I apologise for the erratic nature of the newsletter this past month - and in advance for the coming month of March. Most of my January was spent on the road in NSW and in the bush, and I am leaving at the end of this month to be artist-in-residence at the Brave New Works Festival 15 in Denmark, Western Australia. Part of this work will involve mentoring a three week singer-songwriter intensive for local community writers, cumulating in a final bonfire concert, as well as conducting guitar, mandolin and blues harp workshops, and working with a local choir for a DIFFICULT WOMEN big show on the closing night! I will also be at the Nannup Festival, with Ben Lee, Bernard Carney and Eric Bogel in the beginning of the month and stomping grapes at the Harvey Harvest Festival somewhere in the middle. Naturally, I've bitten off more than I can chew, as usual, but at least I still have my own teeth, and some of that grape juice will no doubt assuage the pain.

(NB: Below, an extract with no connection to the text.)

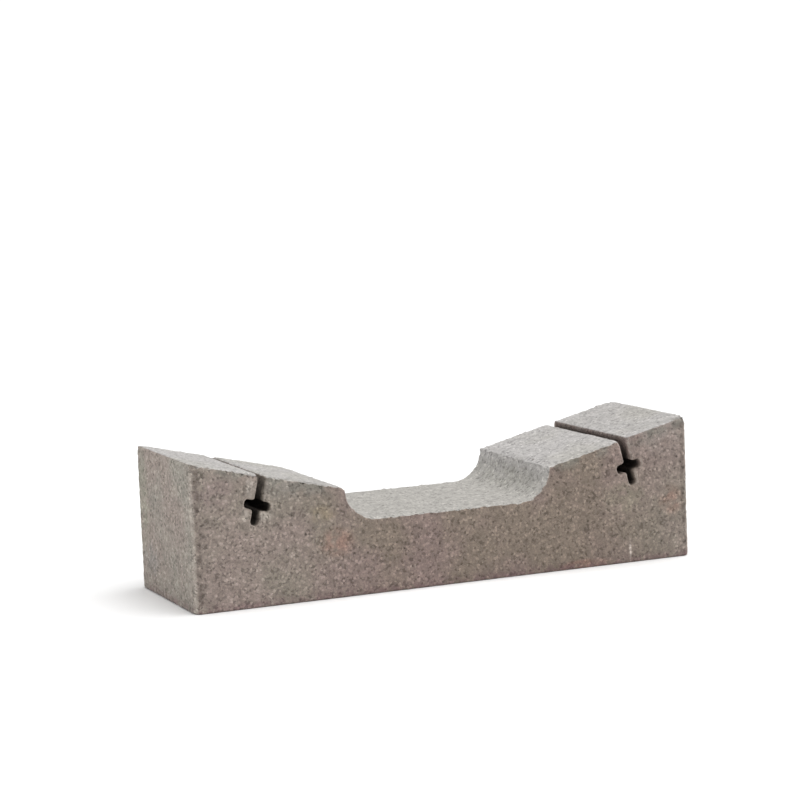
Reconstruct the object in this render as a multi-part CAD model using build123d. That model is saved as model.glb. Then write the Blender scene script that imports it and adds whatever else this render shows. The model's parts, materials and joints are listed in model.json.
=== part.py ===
from build123d import *
import os
from math import radians, tan

# Ballast block for a tilted solar panel: one piece of dry-cast concrete.
#
# The block lies on a flat roof or on the ground.  Each end carries an inclined
# seat that falls towards the middle, and the low edge of a panel frame rests on
# it.  A keyed slot runs through each seat from side to side.  A clamp bolt slides
# into it with its square plate in the cross bar of the key.  The saddle between
# the two seats is lower, which saves weight and leaves room for cables.
#
# Frame: X along the block, Y across it, +Z up, origin at the centre of the base.
# Millimetres.

# Block
block_length = 700.0
block_width = 220.0
end_height = 190.0  # top of each end face, before its edge is rounded

# Inclined seats
seat_angle = 13.5  # fall of a seat towards the middle, degrees
seat_run = 208.0  # length of a seat along X, from the end face inwards
saddle_height = 98.0  # thickness of the block under the saddle floor

# Keyed slot, drawn square to its seat
slot_inset = 98.0  # end face to the middle of the slot's mouth, along X
slot_width = 11.0  # clearance for the clamp bolt's shank
slot_depth = 65.0  # seat surface to the bottom of the slot
key_length = 36.0  # cross bar of the key, which holds the bolt's plate
key_height = 12.0
key_depth = 39.0  # seat surface to the middle of the cross bar

# Rounded edges left by the mould and by handling
corner_radius = 10.0  # four upright corners
arris_radius = 3.0  # every other outer edge
nose_radius = 4.0  # inner edge of a seat, above the cove
key_corner_radius = 2.5  # corners inside the keyed slot
slot_rim_chamfer = 1.5  # edges where the slot breaks the surface, knocked off all round

same_place = 0.01  # points closer than this are taken as one

# Worked out from the sizes above
half_length = block_length / 2
seat_fall = tan(radians(seat_angle))  # drop in height for each millimetre of run
seat_inner_x = half_length - seat_run
seat_inner_height = end_height - seat_run * seat_fall
cove_radius = seat_inner_height - saddle_height  # a quarter round from seat to floor
slot_x = half_length - slot_inset
slot_mouth_height = end_height - slot_inset * seat_fall


def side_outline() -> Sketch:
    """Side view of the block without its slots, mirrored about the middle."""
    middle_of_base = (0, 0)
    foot = (half_length, 0)
    peak = (half_length, end_height)
    nose = (seat_inner_x, seat_inner_height)
    cove_foot = (seat_inner_x - cove_radius, saddle_height)
    middle_of_floor = (0, saddle_height)

    base_end_and_seat = Polyline(middle_of_base, foot, peak, nose)
    cove = RadiusArc(nose, cove_foot, cove_radius, short_sagitta=True)
    floor = Line(cove_foot, middle_of_floor)
    right_side = Curve() + [base_end_and_seat, cove, floor]
    outline = make_face(right_side + mirror(right_side, about=Plane.YZ))
    noses = [v for v in outline.vertices() if abs(v.Y - seat_inner_height) < same_place]
    return fillet(noses, nose_radius)


def rounded_block() -> Part:
    """The outline carried across the block's width, with its outer edges rounded."""
    block = extrude(Plane.XZ * side_outline(), block_width / 2, both=True)
    block = fillet(block.edges().filter_by(Axis.Z), corner_radius)
    upright_seams = block.edges().filter_by(Axis.Z)
    # Edges across the block, apart from the two ends' own: noses, coves and floor flow together.
    cross_seams = [
        e for e in block.edges().filter_by(Axis.Y) if abs(e.center().X) < half_length - same_place
    ]
    smooth_seams = upright_seams + cross_seams
    arrises = [e for e in block.edges() if e not in smooth_seams]
    return fillet(arrises, arris_radius)


def key_outline() -> Sketch:
    """Keyed slot seen from the side: mouth on the X axis, bottom of the slot at -Y."""
    overshoot = slot_width  # carries the mouth clear above the seat
    shank_gap = Pos(0, (overshoot - slot_depth) / 2) * Rectangle(
        slot_width, slot_depth + overshoot
    )
    cross_bar = Pos(0, -key_depth) * Rectangle(key_length, key_height)
    outline = shank_gap + cross_bar
    inside_corners = [v for v in outline.vertices() if v.Y < 0]
    return fillet(inside_corners, key_corner_radius)


def keyed_slot(side: int) -> Part:
    """Void of one slot through the whole width; side is -1 at the left end, 1 at the right."""
    mouth = Plane.XZ * Pos(side * slot_x, slot_mouth_height) * Rot(0, 0, side * seat_angle)
    return extrude(mouth * key_outline(), block_width / 2 + slot_width, both=True)


def ballast_block() -> Part:
    """The whole block: rounded outside, a keyed slot at each end, slot rims chamfered."""
    solid_block = rounded_block()
    slots = [keyed_slot(side) for side in (-1, 1)]
    block = solid_block - slots
    # Seams inside a slot run the block's full width, and a rim is stopped by the arrises.
    rims = [
        e
        for e in new_edges(solid_block, *slots, combined=block)
        if e.length < block_width - arris_radius
    ]
    return chamfer(rims, slot_rim_chamfer)


finished_block = ballast_block()
finished_block.label = "ballast_block"
os.makedirs("parts", exist_ok=True)
export_step(finished_block, "parts/ballast_block.step")
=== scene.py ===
"""Looks of the ballast block: rough dry-cast concrete on a pale studio floor.

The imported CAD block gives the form.  A copy of it is remeshed, worn along its
arrises, pitted and roughened, and stands for the CAD node.
Metres, in the part's own frame: X along the block, Y across it, +Z up.
"""

import json
from math import radians, tan

import bpy
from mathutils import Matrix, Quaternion, Vector

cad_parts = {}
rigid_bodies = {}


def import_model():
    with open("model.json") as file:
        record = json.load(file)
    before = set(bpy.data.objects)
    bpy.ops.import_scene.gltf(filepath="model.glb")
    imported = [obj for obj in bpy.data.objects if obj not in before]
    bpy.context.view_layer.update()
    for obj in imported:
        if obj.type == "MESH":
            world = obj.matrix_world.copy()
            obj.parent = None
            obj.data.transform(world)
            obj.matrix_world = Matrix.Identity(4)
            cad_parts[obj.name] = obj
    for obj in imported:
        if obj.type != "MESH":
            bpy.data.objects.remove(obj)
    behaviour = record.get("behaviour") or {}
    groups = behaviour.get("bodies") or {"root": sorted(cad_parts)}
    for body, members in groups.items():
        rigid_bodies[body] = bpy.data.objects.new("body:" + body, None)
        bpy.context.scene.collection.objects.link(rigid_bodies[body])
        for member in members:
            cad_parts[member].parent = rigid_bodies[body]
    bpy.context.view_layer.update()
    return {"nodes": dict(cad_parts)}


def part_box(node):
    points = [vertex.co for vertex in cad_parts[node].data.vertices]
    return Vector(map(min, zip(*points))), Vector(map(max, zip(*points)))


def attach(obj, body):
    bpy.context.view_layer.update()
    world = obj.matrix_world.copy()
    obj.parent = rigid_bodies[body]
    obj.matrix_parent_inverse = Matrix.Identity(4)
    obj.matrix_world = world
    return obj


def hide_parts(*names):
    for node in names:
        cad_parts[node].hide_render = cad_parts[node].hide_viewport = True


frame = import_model()

MM = 0.001
BLOCK = "ballast_block"
low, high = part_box(BLOCK)
END_X = high.x
FACE_Y = high.y
SEAT_TOP = 190 * MM  # where a seat would meet the end face if its edge were sharp
SEAT_FALL = tan(radians(13.5))
SEAT_RUN = 208 * MM
SLOT_X = 252 * MM  # middle of a slot's mouth

GRID = 2.5 * MM  # cell of the remeshed block
WELD = 0.01 * MM  # points closer than this are one point
ROUNDED = 12 * MM  # takes in the rounding of any corner or outer edge
SEAT_ARRIS = 6 * MM  # takes in the rounding along a seat
MOUTH_REACH = 14 * MM  # from the middle of a slot's mouth to past its rims
BOARD_CLEARANCE = 1.5 * MM  # a point below this rests on the casting board
ARRIS_ANGLE = radians(8)  # an edge that turns by more than this belongs to an arris
WEAR_REACH = 9 * MM  # how far from an arris the crumbling goes
FULL_WEAR = 0.5 * MM  # and how near to it the crumbling is at its full depth
PASSES_PER_MM = 5  # of smoothing, for each millimetre that a knock reaches
KEPT_TRIANGLES = 0.84  # the share that brings the block under 200,000


def linear(hex_colour):
    """An sRGB hex colour as the linear RGBA that the shaders take."""
    channels = [int(hex_colour[i : i + 2], 16) / 255 for i in (1, 3, 5)]
    return [c / 12.92 if c <= 0.04045 else ((c + 0.055) / 1.055) ** 2.4 for c in channels] + [1]


def select_only(piece):
    bpy.ops.object.select_all(action="DESELECT")
    piece.hide_viewport = False
    piece.select_set(True)
    bpy.context.view_layer.objects.active = piece


def finish_with(piece, kind, **settings):
    """Adds a modifier and applies it at once."""
    modifier = piece.modifiers.new(kind.title(), kind)
    for name, value in settings.items():
        setattr(modifier, name, value)
    select_only(piece)
    bpy.ops.object.modifier_apply(modifier=modifier.name)


# ---------------------------------------------------------------- the block


def merged_copy(node, name):
    """A copy of a CAD node whose loose triangles are joined into one closed mesh."""
    select_only(node)
    bpy.ops.object.duplicate()
    piece = bpy.context.active_object
    piece.name = name
    bpy.ops.object.parent_clear(type="CLEAR_KEEP_TRANSFORM")
    for key in list(piece.keys()):
        del piece[key]
    bpy.ops.object.mode_set(mode="EDIT")
    bpy.ops.mesh.select_all(action="SELECT")
    bpy.ops.mesh.remove_doubles(threshold=WELD)
    bpy.ops.object.mode_set(mode="OBJECT")
    return piece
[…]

Poet Dorothy Porter's first verse novel, Akhenaten has been reissued by Picador Books. (Akhenaten was married to Nefertiti, and creator of the first monotheistic religion: to Aten via the Sun Disc) This was Porter's first foray into this inspiring writing form - which is a modern poetic evolution of the narrative verse epic, eg. Coleridge's The Rhyme of the Ancient Mariner, not to mention the narrative poems of Homer, Dante and Milton - and it is my favourite of her books. I interviewed Dorothy this week and she gave me a copy of the recent edition which contained this heart-warming and unexpected introduction:

" . . .things have changed very little since Akhenaten's volcanic reign. The cruel, cataclysmic nature of politics is one. After this last tumultuous week in Australian politics when one of the most conservative and impregnable governments in the country's history has simply imploded, I am reminded of Akhenaten's blind hubris . . ."

I'd like to think that our little liquid obsidian newsletter had something to do with that implosion over the past five years, like water drip drip dripping on John Howard's Easter Island stone head! 'Bada bing!' - as another well-known Italian pharaoh once said.



Hi Joe,
I agree....put Barack and Hilary together .......what a dynamic duo they would be! Maybe somebody should suggest it to them.....as in Kev and Jules..... Sara

Dyslexics of the world untie!! best, Candy

Hi Joe
I love the last item - I'll be reading the rest on the train tonight on the way home.
Regards and best wishes for 2008. Rehana


Hi Joe,
Shaddup Your Face just got sung on the Vicar of Dibley at a meeting. The reaction was that if Frank sang that song he would be swung around by the testicles until his screams were heard in Reykjavik. But you probably know this. Talk Soon, Robyn

Further Adventures in the Shaddap You Face Trade


Here's a little uTube video someone made using the music to 'Shaddap' under a great scene from the movie The Shankshaw Redemption! This reminds me of a true story that Margio Sanjiva, of the THE BLACK NONNAS, told me once, of how when he first came over from Sicily, he was thrown in jail for stealing a sheep! 'Shaddap You Face' was played every morning over the jail intercom to wake the prisoners! uTube
(thanks to Frank Dolce)


Pizzeria owner bans city officials from restaurant

EDMOND, Okla. (AP) - The owner of a new Italian eatery in Edmond says a handful of city officials aren't welcome at his restaurant. Owner Danny Falcone has erected a sign at Falcone's Pizzeria and Deli saying Edmond Planning Commissioners Suzy Thrash and Ingrid Young and attorney Lydia Lee should stay off his property and take their business elsewhere. Falcone takes issue with the women for their complaints against him putting up tri-colored awnings at his business, representing the colors of the Italian flag.
The Edmond Planning Commission in October voted against Falcone's plan for red, white and green awnings, followed by a no vote from the city council in November.
"These colors are my heritage," Falcone said. "Unlike some restaurants, I have an authentic Italian restaurant being run by an Italian. So I don't know if they're prejudiced or ignorant or what, but they aren't welcome here."
For her part, Lee, president of the Edmond Neighborhood Alliance, said she enjoys Italian food but has never been to Falcone's restaurant.
"Now I'll probably never go there," she said.
She said she spoke against the proposal because Falcone wanted to have brightly colored awnings that advertised food items and would clash with other burgundy-colored awnings in the area.
Falcone said its natural for businesses to have their own color schemes.
"That's what businesses do," he said. "I don't see them telling McDonald's, 'You can come here but don't bring your golden arches,' or KFC, don't put up the colonel's face."' Instead of his trademark awnings, the colors of the Italian flag wrap the bottom of his windows in Edmond. Falcone, 49, is from the Bronx, New York, and came to Oklahoma 15 years ago.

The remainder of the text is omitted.